Ignition Delay Measurements Using Drop Tests
Hypergolic propellants are designed to ignite quickly and spontaneously when the fuel and oxidizer are mixed, thus eliminating the need for an external ignition source. These propellants are used in applications where ignition must be quick and repeatable, such as RCS thrusters. However, the state-of-the art propellants (monomethylhydrazine and dinitrogen tetroxide) are both highly toxic, which makes propellant loading procedures difficult and costly. Thus, there is interest in identifying alternative hypergolic propellants which are easier to use.
The most commonly used technique for screening potential hypergolic fuel candidates is a ''drop test''. In these tests, a droplet of fuel or oxidizer is allowed to fall into a small pool of the other propellant. This test is recorded using a high speed camera and the ignition delay is defined as the time between initial contact between the two propellants and first emission of light from a flame. A feasible hypergolic propellant combination should have an ignition delay below 5 ms. While drop tests are useful for screening whether a given propellant combination is able to ignite quickly, they are poor approximations of conditions in thrusters, and thus actual optimized performance in a real thruster may differ from drop test behavior.

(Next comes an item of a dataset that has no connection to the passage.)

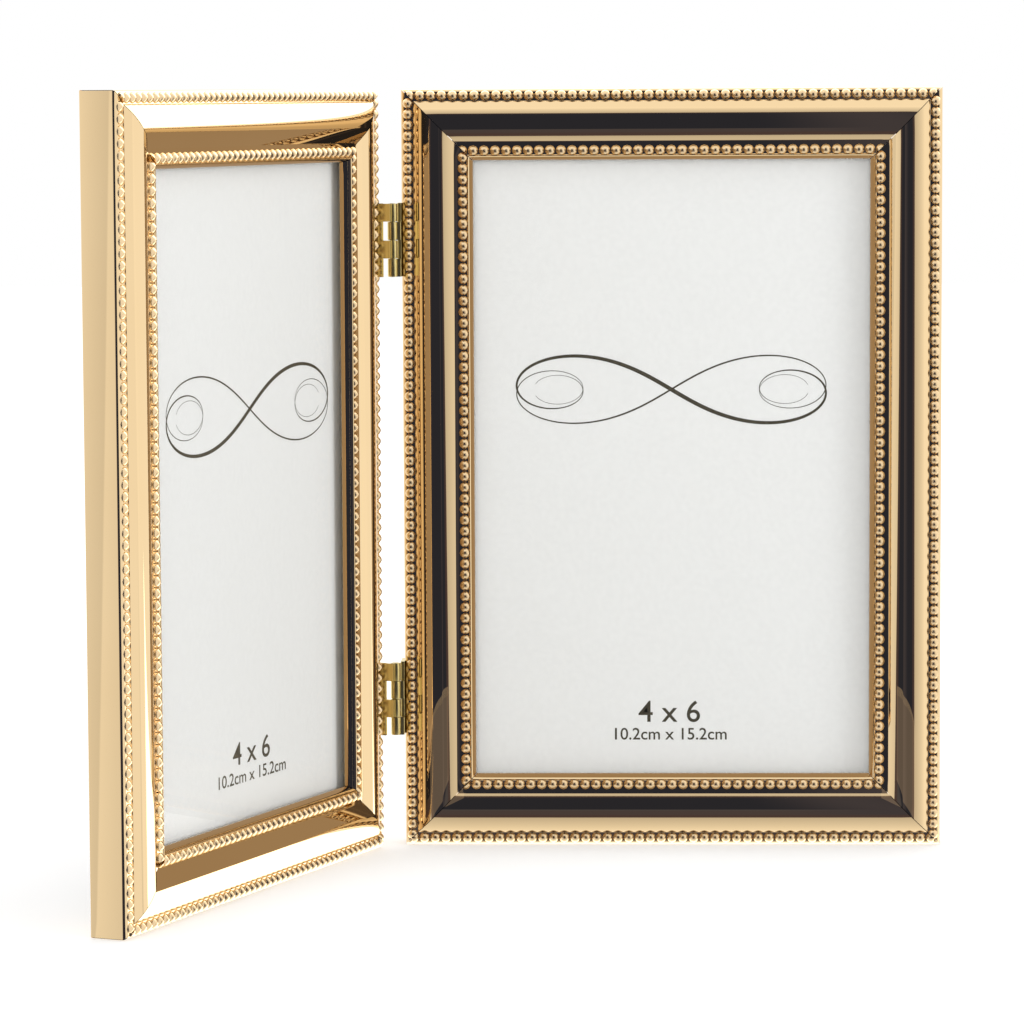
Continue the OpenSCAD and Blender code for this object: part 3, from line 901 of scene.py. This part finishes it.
# %% Paint the pale card
OPEN_X, OPEN_S, OPEN_SOFT = (-0.206, 0.203), (0.0, 0.584), 0.004
PALE_NEAR, PALE_FAR, PALE_REACH, PALE_POWER = 0.65, 1.2, 0.4, 0.7
STRIP_X, STRIP_GAIN = (-0.30, -0.208), 0.2
FOOT_S, FOOT_LINE_S, FOOT_LINE_SOFT = (0.085, 0.075), (0.078, 0.086), 0.002
STRIPE_X, STRIPE_SOFT, RIM = (0.045, 0.085), 0.02, (-0.05, -0.015)
DARK, DARK_FOOT, DARK_LINE = (0.0265, 0.0323, 0.0614), (0.082, 0.077, 0.11), (0.085, 0.09, 0.13)
DARK_STRIPE, DARK_RIM = (0.064, 0.066, 0.105), (0.085, 0.066, 0.085)
beyond = calc(tree, "MAXIMUM", outside_of(tree, across, *OPEN_X), outside_of(tree, up, *OPEN_S))
share = calc(tree, "POWER", calc(tree, "DIVIDE", beyond, PALE_REACH, clamp=True), PALE_POWER)
strip = calc(tree, "MULTIPLY", window(tree, across, *STRIP_X, OPEN_SOFT), STRIP_GAIN)
pale = calc(tree, "ADD", between(tree, share, PALE_NEAR, PALE_FAR), strip)
dark = blend(tree, ramp_up(tree, up, *FOOT_S), DARK, DARK_FOOT)
dark = blend(tree, window(tree, up, *FOOT_LINE_S, FOOT_LINE_SOFT), dark, DARK_LINE)
dark = blend(tree, window(tree, across, *STRIPE_X, STRIPE_SOFT), dark, DARK_STRIPE)
dark = blend(tree, ramp_up(tree, beyond, *RIM), dark, DARK_RIM)
shown = blend(tree, ramp_up(tree, beyond, -OPEN_SOFT, OPEN_SOFT), dark, pale)
surface(tree, node(tree, "ShaderNodeEmission", {"Color": shown, "Strength": 1.0}))
print("the opening is", round(OPEN_X[1] - OPEN_X[0], 2), "m wide and", OPEN_S[1] - OPEN_S[0], "m high")

# %% [markdown]
# More cards stand close by, each shining to one side only and clear from the other. A pale one
# keeps the dark opening away from the left frame's near stile. A brown one in each frame's window
# is a painted reflection: the mouldings round the window show its plain brown there in place of the
# pale card, which the camera still sees. Two bright ones stand over and under the right frame and
# make the left frame's rails shine white. Where a card is mirrored, its corners are taken in the
# opposite order, so that it still shines to the side it should.

# %% Stand up the one-sided cards
SIDE_X, SIDE_Y, SIDE_Z, SIDE_GLOW = -0.07, (-0.245, -0.13), (-0.15, 0.35), (1.12, 1.12, 1.12)
BROWN_LIFT, BROWN_GLOW = 0.1, (0.41, 0.31, 0.21)
BRIGHT_X, UPPER_Z, LOWER_Z, BRIGHT_GLOW = (-0.08, 0.7), (0.179, 1.0), (-0.8, -0.0025), (3.0, 3.0, 3.0)


def one_sided_card(name, corners, colour, veil=False):
    """A flat card that shines in reflections on the side its corners run anticlockwise from, and lets
    rays through from the other side. A veil also lets through what lies behind its bright side."""
    card, tree = reflected_card(name, corners)
    glow = node(tree, "ShaderNodeEmission", {"Color": (*colour, 1), "Strength": 1.0})
    clear = node(tree, "ShaderNodeBsdfTransparent")
    if veil:
        glow = node(tree, "ShaderNodeAddShader", {0: glow.outputs[0], 1: clear.outputs[0]})
    side = node(tree, "ShaderNodeNewGeometry").outputs["Backfacing"]
    surface(tree, node(tree, "ShaderNodeMixShader", {0: side, 1: glow.outputs[0], 2: clear.outputs[0]}))
    return card


side_corners = [(SIDE_X, y, z) for z, y in rectangle(SIDE_Z, SIDE_Y)]
cards = [one_sided_card("side_card", side_corners, SIDE_GLOW)]
opening = rectangle((MOULDING_W, LEAF_W - MOULDING_W), (MOULDING_W, LEAF_H - MOULDING_W))
# Each frame's window gets a painted brown reflection: a glowing card that only reflections see.
for side, hand in (("right", 1), ("left", -1)):
    corners = place([(x, LEDGE_D + BROWN_LIFT, z) for x, z in opening], side).tolist()
    cards.append(one_sided_card(f"{side}_brown_painted_reflection", corners[::hand], BROWN_GLOW))
for name, span in (("upper_card", UPPER_Z), ("lower_card", LOWER_Z)):
    cards.append(one_sided_card(name, [(x, 0, z) for x, z in rectangle(BRIGHT_X, span)], BRIGHT_GLOW))
for card in cards:
    print(card.name, "faces", [round(v, 2) for v in card.data.polygons[0].normal])

# %% [markdown]
# The foot of each of the right frame's stiles shines a lighter brown, up to a rounded end. A veil,
# a card that only adds a little light, hangs close before each foot. Its outline runs along the
# mitre at the bottom and ends in a quarter of an ellipse at the top, and a brighter streak follows
# that curve.

# %% Hang the veils
VEIL_X, VEIL_Y, VEIL_Z, VEIL_MITRE = (0.049, 0.0587), -0.0095, (0.0235, 0.0369), 0.0638
STREAK, VEIL_GLOW, STREAK_GLOW = 0.0022, (0.116, 0.101, 0.093), (0.09, 0.08, 0.065)
(inner_x, outer_x), (low_z, high_z) = VEIL_X, VEIL_Z
quarter = np.linspace(0, np.pi / 2, 13)
over = inner_x + (outer_x - inner_x) * np.cos(quarter)
top = low_z + (high_z - low_z) * np.sin(quarter)
curve = list(zip(over[::-1], top[::-1]))
veil = [(inner_x, VEIL_MITRE - inner_x), *curve, (outer_x, VEIL_MITRE - outer_x)]
streak = [*curve, *zip(over[1:], top[1:] - STREAK * np.sin(quarter[1:]))]
for name, hand in (("free_stile", 1), ("hinge_stile", -1)):
    for kind, outline, colour in (("veil", veil, VEIL_GLOW), ("streak", streak, STREAK_GLOW)):
        corners = [(hand * x, VEIL_Y, z) for x, z in outline]
        card = one_sided_card(f"{name}_{kind}", corners[::hand], colour, veil=True)
        print(card.name, "faces", [round(v, 2) for v in card.data.polygons[0].normal])

# %% [markdown]
# ## Lamps
# Three large soft lamps light the printed cards and the floor, and cast the soft shadow under the
# frames. Reflections leave them out, because the world and the staged cards stand for them there.
# The plain view transform keeps white paper white.

# %% Set up the soft lamps
LAMPS = {
    "front_lamp": {"stand": (-0.1, -1.6, 0.35), "aim": (-0.03, -0.05, 0.08), "size": 0.8, "power": 8.5},
    "side_lamp": {"stand": (1.45, -0.75, 0.3), "aim": (-0.03, -0.05, 0.08), "size": 0.8, "power": 10.0},
    "top_lamp": {"stand": (0.1, 0.35, 1.2), "aim": (-0.03, -0.05, 0.05), "size": 0.7, "power": 3.0},
}


def soft_lamp(name, stand, aim, size, power):
    """A square lamp that stands at one point and faces another."""
    data = bpy.data.lights.new(name, "AREA")
    data.size, data.energy = size, power
    lamp = bpy.data.objects.new(name, data)
    lamp.location = stand
    lamp.rotation_mode = "QUATERNION"
    lamp.rotation_quaternion = (Vector(aim) - Vector(stand)).to_track_quat("-Z", "Y")
    lamp.visible_glossy = False
    bpy.context.scene.collection.objects.link(lamp)
    return lamp


lamps = [soft_lamp(name, **values) for name, values in LAMPS.items()]
bpy.context.scene.view_settings.view_transform = "Standard"
print("lamps:", [lamp.name for lamp in lamps])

In this lab, research on novel hypergolic propellants primarily focuses on identifying new fuels hypergolic with one of two oxidizers: dinitrogen tetroxide or hydrogen peroxide. Dinitrogen tetroxide has the advantage of being easier to store and widely used, while hydrogen peroxide is significantly less toxic. Other oxidizers, such as concentrated nitric acid, are also studied occiasionally. It is important to note that sometimes these drop tests can result in interesting spectacles.
For various projects, it has occasionally been of interest to control the conditions at which drop tests occur. Test stands which control temperature, pressure, and atmospheric composition have been developed. Additional existing infrastructure include a streak camera which allows fast, time-resolved emission spectroscopy.